Waste data: Environment Agency's "journey to open" has come to a grinding halt.

Post: 2 April 2017

In early 2015 the Environment Agency set out a proposal to transition its charged-for datasets “to open” in three tranches: Flood Data by 1 April 2016,  Waste Data by 1 April 2017, and all other datasets by 1 April 2018.

This was in the context of EA’s broader policy to move away from commercial licensing of data assets and towards an open data approach.

Release of the 2016 tranche mostly went to plan, although EA has so far failed to deliver open data on surface water flood risk in England. (Equivalent data is available for Wales.)

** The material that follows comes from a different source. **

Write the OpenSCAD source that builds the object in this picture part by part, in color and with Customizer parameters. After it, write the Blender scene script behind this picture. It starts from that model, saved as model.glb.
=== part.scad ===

Yesterday EA’s data team announced the 2017 tranche: removal of charges on four datasets. These include boundary data for authorised landfill sites and tabular data on permitting of waste sites:

Environmental Permitting Regulations - Industrial Sites
Environmental Permitting Regulations - Waste Sites
Environmental Pollution Incidents
Permitted Waste Sites - Authorised Landfill Site Boundaries

However: none of these datasets has been released as open data. EA has instead applied its more restrictive “Conditional Licence”.

The core terms of the Condition Licence are incompatible with open re-use, and the licence also lets EA apply additional terms to specific datasets. It’s currently unclear what restrictions EA is imposing on re-use of these four datasets. EA’s announcement links to a “Register of Abstracts” dated April 2016, and to Data.gov.uk metadata records (above) that still refer to charges for commercial re-use.

Data protection

On its decision not to release the datasets under the Open Government Licence, EA’s announcement says only that “due to data protection issues and the right to be forgotten, this is not possible.“ There is no further explanation in the documentation.

Presumably EA has done a privacy impact assessment on release of the datasets, but what are the concerns exactly? As these datasets have been shared on commercial terms for some years it seems implausible that EA has suddenly discovered any new privacy issues.

If the datasets contain personal data, has EA considered the viability of releasing open versions with that data redacted? Even simply highlighting the problematic data would be sufficient, since the Open Government Licence explicitly exempts “personal data in the Information”.

Historic Landfill

EA has also, without explanation, decided to maintain charges for commercial re-use of its Historic Landfill mapping data. Removal of those charges is now scheduled for April 2018.

Historic Landfill is precisely the sort of valuable dataset that should be more widely available, particularly at a time when house-building is high on the political agenda. It’s unlikely that EA could sustain data protection as an excuse not to release this data under the Open Government Licence.

Continuing the charging regime for another year means EA is maintaining a barrier to wider re-use of the data. This will only serve the entrenched interests of existing commercial licensees.

Open by default

Is Environment Agency still pursuing an “open by default” approach to publication of data? The introduction of the Conditional Licence and the perfunctory explanations EA has given for applying it to these and many other releases, in place of the Open Government Licence, suggest not.